§ Instructions to follow
Give the data below again, word for word.

§ Provided material
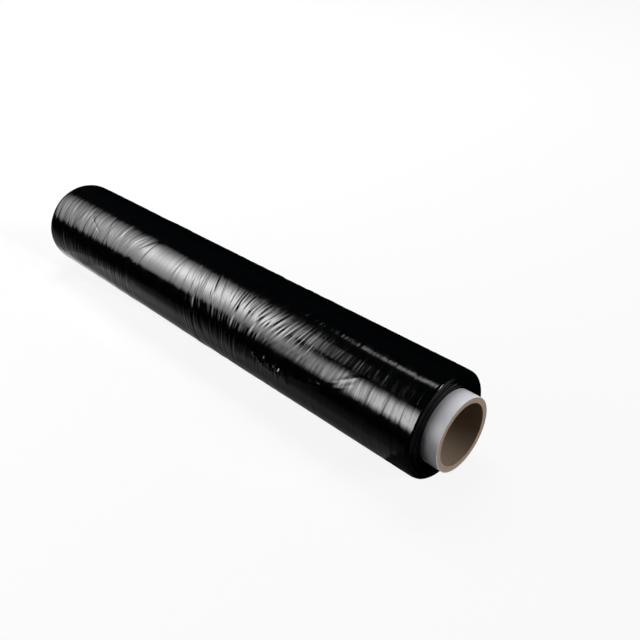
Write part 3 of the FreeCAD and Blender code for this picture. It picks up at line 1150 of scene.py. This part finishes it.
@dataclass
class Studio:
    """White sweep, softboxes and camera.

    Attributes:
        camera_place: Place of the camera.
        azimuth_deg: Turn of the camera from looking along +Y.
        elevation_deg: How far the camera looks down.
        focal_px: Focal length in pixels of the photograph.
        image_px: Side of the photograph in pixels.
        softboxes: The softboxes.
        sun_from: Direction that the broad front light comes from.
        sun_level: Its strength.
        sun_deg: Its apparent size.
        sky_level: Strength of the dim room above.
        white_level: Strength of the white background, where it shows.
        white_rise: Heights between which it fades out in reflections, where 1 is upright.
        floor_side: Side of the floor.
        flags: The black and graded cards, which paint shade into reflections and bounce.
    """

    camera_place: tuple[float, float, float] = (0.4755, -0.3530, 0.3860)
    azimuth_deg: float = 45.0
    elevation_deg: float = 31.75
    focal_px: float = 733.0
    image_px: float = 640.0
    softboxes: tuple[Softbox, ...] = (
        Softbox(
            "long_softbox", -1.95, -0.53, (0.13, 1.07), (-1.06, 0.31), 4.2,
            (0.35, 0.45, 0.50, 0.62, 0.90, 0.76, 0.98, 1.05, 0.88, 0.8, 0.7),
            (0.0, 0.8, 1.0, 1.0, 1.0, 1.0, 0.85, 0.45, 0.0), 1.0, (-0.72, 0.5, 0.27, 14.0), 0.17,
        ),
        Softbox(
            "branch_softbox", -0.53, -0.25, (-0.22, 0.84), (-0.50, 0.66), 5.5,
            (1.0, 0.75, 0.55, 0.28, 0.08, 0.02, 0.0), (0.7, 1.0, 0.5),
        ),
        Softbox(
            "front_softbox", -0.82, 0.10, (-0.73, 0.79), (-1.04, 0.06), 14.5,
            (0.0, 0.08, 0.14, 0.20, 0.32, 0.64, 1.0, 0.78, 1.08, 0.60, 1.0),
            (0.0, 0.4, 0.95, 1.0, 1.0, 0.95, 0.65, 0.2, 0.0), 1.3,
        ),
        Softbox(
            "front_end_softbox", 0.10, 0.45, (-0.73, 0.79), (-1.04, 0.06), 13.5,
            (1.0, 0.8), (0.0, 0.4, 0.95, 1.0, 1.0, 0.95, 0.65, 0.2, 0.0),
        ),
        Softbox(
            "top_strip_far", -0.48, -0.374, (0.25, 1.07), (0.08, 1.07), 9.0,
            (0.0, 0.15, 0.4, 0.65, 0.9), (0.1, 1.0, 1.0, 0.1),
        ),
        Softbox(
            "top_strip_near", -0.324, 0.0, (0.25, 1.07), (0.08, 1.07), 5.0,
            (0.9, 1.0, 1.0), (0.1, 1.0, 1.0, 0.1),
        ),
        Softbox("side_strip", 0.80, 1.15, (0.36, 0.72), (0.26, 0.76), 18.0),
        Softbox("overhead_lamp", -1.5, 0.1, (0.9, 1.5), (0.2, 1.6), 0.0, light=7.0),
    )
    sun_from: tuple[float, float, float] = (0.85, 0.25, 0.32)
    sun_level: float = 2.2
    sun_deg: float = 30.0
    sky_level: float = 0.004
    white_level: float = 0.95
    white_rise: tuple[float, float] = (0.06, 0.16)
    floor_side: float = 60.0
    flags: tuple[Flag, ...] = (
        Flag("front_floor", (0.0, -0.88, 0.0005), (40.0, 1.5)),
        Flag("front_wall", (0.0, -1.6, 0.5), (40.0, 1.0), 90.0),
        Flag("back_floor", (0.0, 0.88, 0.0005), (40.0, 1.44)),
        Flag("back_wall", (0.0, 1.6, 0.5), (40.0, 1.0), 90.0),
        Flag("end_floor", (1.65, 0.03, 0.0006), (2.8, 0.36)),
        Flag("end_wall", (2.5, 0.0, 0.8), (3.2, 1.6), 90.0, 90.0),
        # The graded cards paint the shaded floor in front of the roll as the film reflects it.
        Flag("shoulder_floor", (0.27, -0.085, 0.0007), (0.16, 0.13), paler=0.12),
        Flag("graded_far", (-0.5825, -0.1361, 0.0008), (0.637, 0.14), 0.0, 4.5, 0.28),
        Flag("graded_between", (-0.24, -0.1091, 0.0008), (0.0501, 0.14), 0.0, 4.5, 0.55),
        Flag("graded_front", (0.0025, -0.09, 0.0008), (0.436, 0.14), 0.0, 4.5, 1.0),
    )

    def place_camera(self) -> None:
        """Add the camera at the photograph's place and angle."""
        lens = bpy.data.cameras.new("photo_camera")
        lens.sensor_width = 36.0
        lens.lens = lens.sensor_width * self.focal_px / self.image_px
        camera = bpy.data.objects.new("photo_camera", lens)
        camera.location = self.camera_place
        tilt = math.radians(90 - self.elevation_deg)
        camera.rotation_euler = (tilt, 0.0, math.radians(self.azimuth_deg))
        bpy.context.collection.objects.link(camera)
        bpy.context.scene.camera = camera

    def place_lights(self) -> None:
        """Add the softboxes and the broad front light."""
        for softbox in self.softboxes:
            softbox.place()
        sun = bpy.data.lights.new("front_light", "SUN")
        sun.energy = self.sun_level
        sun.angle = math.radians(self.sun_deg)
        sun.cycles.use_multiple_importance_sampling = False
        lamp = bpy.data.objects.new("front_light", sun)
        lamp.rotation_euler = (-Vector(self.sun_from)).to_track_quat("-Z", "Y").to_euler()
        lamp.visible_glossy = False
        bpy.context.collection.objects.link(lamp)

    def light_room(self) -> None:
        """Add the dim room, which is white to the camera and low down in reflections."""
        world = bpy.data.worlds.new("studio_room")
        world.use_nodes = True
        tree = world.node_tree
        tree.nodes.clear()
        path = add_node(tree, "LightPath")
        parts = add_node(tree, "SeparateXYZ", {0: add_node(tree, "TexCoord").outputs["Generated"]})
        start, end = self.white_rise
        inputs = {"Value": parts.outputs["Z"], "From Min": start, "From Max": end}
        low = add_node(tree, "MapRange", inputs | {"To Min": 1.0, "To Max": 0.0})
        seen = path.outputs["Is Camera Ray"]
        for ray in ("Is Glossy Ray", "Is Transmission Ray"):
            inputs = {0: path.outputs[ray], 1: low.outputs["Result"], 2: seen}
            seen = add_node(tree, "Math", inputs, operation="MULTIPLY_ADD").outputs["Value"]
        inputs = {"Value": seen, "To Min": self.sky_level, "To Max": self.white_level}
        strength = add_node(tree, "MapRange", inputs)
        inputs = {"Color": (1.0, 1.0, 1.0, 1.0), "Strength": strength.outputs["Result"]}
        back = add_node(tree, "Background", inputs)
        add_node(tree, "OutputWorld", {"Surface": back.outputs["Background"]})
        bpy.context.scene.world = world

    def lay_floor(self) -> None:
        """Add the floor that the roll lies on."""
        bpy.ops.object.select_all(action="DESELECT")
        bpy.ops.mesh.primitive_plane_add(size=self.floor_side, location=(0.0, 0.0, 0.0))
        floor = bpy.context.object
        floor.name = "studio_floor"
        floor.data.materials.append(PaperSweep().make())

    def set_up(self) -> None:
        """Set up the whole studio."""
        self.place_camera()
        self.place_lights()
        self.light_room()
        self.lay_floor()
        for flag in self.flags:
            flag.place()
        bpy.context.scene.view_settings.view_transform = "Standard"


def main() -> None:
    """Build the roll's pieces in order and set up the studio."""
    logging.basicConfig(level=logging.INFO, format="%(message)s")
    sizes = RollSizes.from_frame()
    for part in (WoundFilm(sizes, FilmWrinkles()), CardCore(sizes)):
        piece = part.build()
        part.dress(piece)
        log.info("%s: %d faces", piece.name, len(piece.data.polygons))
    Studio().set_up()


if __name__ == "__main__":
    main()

§ Correct answer
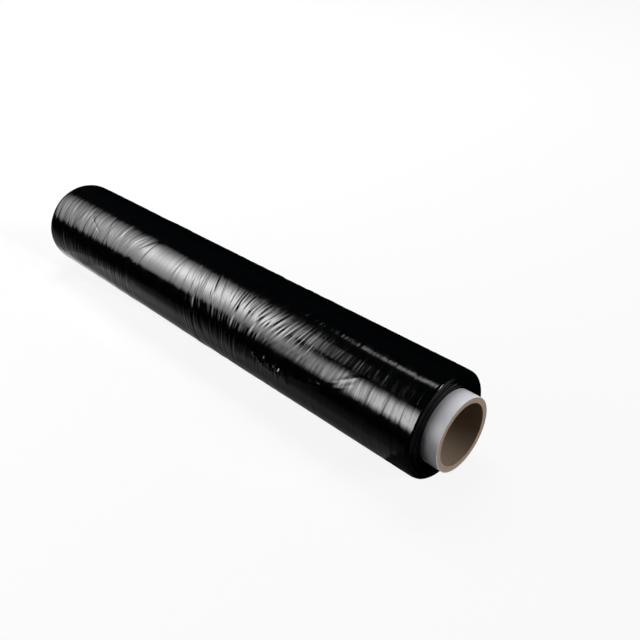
Write part 3 of the FreeCAD and Blender code for this picture. It picks up at line 1150 of scene.py. This part finishes it.
@dataclass
class Studio:
    """White sweep, softboxes and camera.

    Attributes:
        camera_place: Place of the camera.
        azimuth_deg: Turn of the camera from looking along +Y.
        elevation_deg: How far the camera looks down.
        focal_px: Focal length in pixels of the photograph.
        image_px: Side of the photograph in pixels.
        softboxes: The softboxes.
        sun_from: Direction that the broad front light comes from.
        sun_level: Its strength.
        sun_deg: Its apparent size.
        sky_level: Strength of the dim room above.
        white_level: Strength of the white background, where it shows.
        white_rise: Heights between which it fades out in reflections, where 1 is upright.
        floor_side: Side of the floor.
        flags: The black and graded cards, which paint shade into reflections and bounce.
    """

    camera_place: tuple[float, float, float] = (0.4755, -0.3530, 0.3860)
    azimuth_deg: float = 45.0
    elevation_deg: float = 31.75
    focal_px: float = 733.0
    image_px: float = 640.0
    softboxes: tuple[Softbox, ...] = (
        Softbox(
            "long_softbox", -1.95, -0.53, (0.13, 1.07), (-1.06, 0.31), 4.2,
            (0.35, 0.45, 0.50, 0.62, 0.90, 0.76, 0.98, 1.05, 0.88, 0.8, 0.7),
            (0.0, 0.8, 1.0, 1.0, 1.0, 1.0, 0.85, 0.45, 0.0), 1.0, (-0.72, 0.5, 0.27, 14.0), 0.17,
        ),
        Softbox(
            "branch_softbox", -0.53, -0.25, (-0.22, 0.84), (-0.50, 0.66), 5.5,
            (1.0, 0.75, 0.55, 0.28, 0.08, 0.02, 0.0), (0.7, 1.0, 0.5),
        ),
        Softbox(
            "front_softbox", -0.82, 0.10, (-0.73, 0.79), (-1.04, 0.06), 14.5,
            (0.0, 0.08, 0.14, 0.20, 0.32, 0.64, 1.0, 0.78, 1.08, 0.60, 1.0),
            (0.0, 0.4, 0.95, 1.0, 1.0, 0.95, 0.65, 0.2, 0.0), 1.3,
        ),
        Softbox(
            "front_end_softbox", 0.10, 0.45, (-0.73, 0.79), (-1.04, 0.06), 13.5,
            (1.0, 0.8), (0.0, 0.4, 0.95, 1.0, 1.0, 0.95, 0.65, 0.2, 0.0),
        ),
        Softbox(
            "top_strip_far", -0.48, -0.374, (0.25, 1.07), (0.08, 1.07), 9.0,
            (0.0, 0.15, 0.4, 0.65, 0.9), (0.1, 1.0, 1.0, 0.1),
        ),
        Softbox(
            "top_strip_near", -0.324, 0.0, (0.25, 1.07), (0.08, 1.07), 5.0,
            (0.9, 1.0, 1.0), (0.1, 1.0, 1.0, 0.1),
        ),
        Softbox("side_strip", 0.80, 1.15, (0.36, 0.72), (0.26, 0.76), 18.0),
        Softbox("overhead_lamp", -1.5, 0.1, (0.9, 1.5), (0.2, 1.6), 0.0, light=7.0),
    )
    sun_from: tuple[float, float, float] = (0.85, 0.25, 0.32)
    sun_level: float = 2.2
    sun_deg: float = 30.0
    sky_level: float = 0.004
    white_level: float = 0.95
    white_rise: tuple[float, float] = (0.06, 0.16)
    floor_side: float = 60.0
    flags: tuple[Flag, ...] = (
        Flag("front_floor", (0.0, -0.88, 0.0005), (40.0, 1.5)),
        Flag("front_wall", (0.0, -1.6, 0.5), (40.0, 1.0), 90.0),
        Flag("back_floor", (0.0, 0.88, 0.0005), (40.0, 1.44)),
        Flag("back_wall", (0.0, 1.6, 0.5), (40.0, 1.0), 90.0),
        Flag("end_floor", (1.65, 0.03, 0.0006), (2.8, 0.36)),
        Flag("end_wall", (2.5, 0.0, 0.8), (3.2, 1.6), 90.0, 90.0),
        # The graded cards paint the shaded floor in front of the roll as the film reflects it.
        Flag("shoulder_floor", (0.27, -0.085, 0.0007), (0.16, 0.13), paler=0.12),
        Flag("graded_far", (-0.5825, -0.1361, 0.0008), (0.637, 0.14), 0.0, 4.5, 0.28),
        Flag("graded_between", (-0.24, -0.1091, 0.0008), (0.0501, 0.14), 0.0, 4.5, 0.55),
        Flag("graded_front", (0.0025, -0.09, 0.0008), (0.436, 0.14), 0.0, 4.5, 1.0),
    )

    def place_camera(self) -> None:
        """Add the camera at the photograph's place and angle."""
        lens = bpy.data.cameras.new("photo_camera")
        lens.sensor_width = 36.0
        lens.lens = lens.sensor_width * self.focal_px / self.image_px
        camera = bpy.data.objects.new("photo_camera", lens)
        camera.location = self.camera_place
        tilt = math.radians(90 - self.elevation_deg)
        camera.rotation_euler = (tilt, 0.0, math.radians(self.azimuth_deg))
        bpy.context.collection.objects.link(camera)
        bpy.context.scene.camera = camera

    def place_lights(self) -> None:
        """Add the softboxes and the broad front light."""
        for softbox in self.softboxes:
            softbox.place()
        sun = bpy.data.lights.new("front_light", "SUN")
        sun.energy = self.sun_level
        sun.angle = math.radians(self.sun_deg)
        sun.cycles.use_multiple_importance_sampling = False
        lamp = bpy.data.objects.new("front_light", sun)
        lamp.rotation_euler = (-Vector(self.sun_from)).to_track_quat("-Z", "Y").to_euler()
        lamp.visible_glossy = False
        bpy.context.collection.objects.link(lamp)

    def light_room(self) -> None:
        """Add the dim room, which is white to the camera and low down in reflections."""
        world = bpy.data.worlds.new("studio_room")
        world.use_nodes = True
        tree = world.node_tree
        tree.nodes.clear()
        path = add_node(tree, "LightPath")
        parts = add_node(tree, "SeparateXYZ", {0: add_node(tree, "TexCoord").outputs["Generated"]})
        start, end = self.white_rise
        inputs = {"Value": parts.outputs["Z"], "From Min": start, "From Max": end}
        low = add_node(tree, "MapRange", inputs | {"To Min": 1.0, "To Max": 0.0})
        seen = path.outputs["Is Camera Ray"]
        for ray in ("Is Glossy Ray", "Is Transmission Ray"):
            inputs = {0: path.outputs[ray], 1: low.outputs["Result"], 2: seen}
            seen = add_node(tree, "Math", inputs, operation="MULTIPLY_ADD").outputs["Value"]
        inputs = {"Value": seen, "To Min": self.sky_level, "To Max": self.white_level}
        strength = add_node(tree, "MapRange", inputs)
        inputs = {"Color": (1.0, 1.0, 1.0, 1.0), "Strength": strength.outputs["Result"]}
        back = add_node(tree, "Background", inputs)
        add_node(tree, "OutputWorld", {"Surface": back.outputs["Background"]})
        bpy.context.scene.world = world

    def lay_floor(self) -> None:
        """Add the floor that the roll lies on."""
        bpy.ops.object.select_all(action="DESELECT")
        bpy.ops.mesh.primitive_plane_add(size=self.floor_side, location=(0.0, 0.0, 0.0))
        floor = bpy.context.object
        floor.name = "studio_floor"
        floor.data.materials.append(PaperSweep().make())

    def set_up(self) -> None:
        """Set up the whole studio."""
        self.place_camera()
        self.place_lights()
        self.light_room()
        self.lay_floor()
        for flag in self.flags:
            flag.place()
        bpy.context.scene.view_settings.view_transform = "Standard"


def main() -> None:
    """Build the roll's pieces in order and set up the studio."""
    logging.basicConfig(level=logging.INFO, format="%(message)s")
    sizes = RollSizes.from_frame()
    for part in (WoundFilm(sizes, FilmWrinkles()), CardCore(sizes)):
        piece = part.build()
        part.dress(piece)
        log.info("%s: %d faces", piece.name, len(piece.data.polygons))
    Studio().set_up()


if __name__ == "__main__":
    main()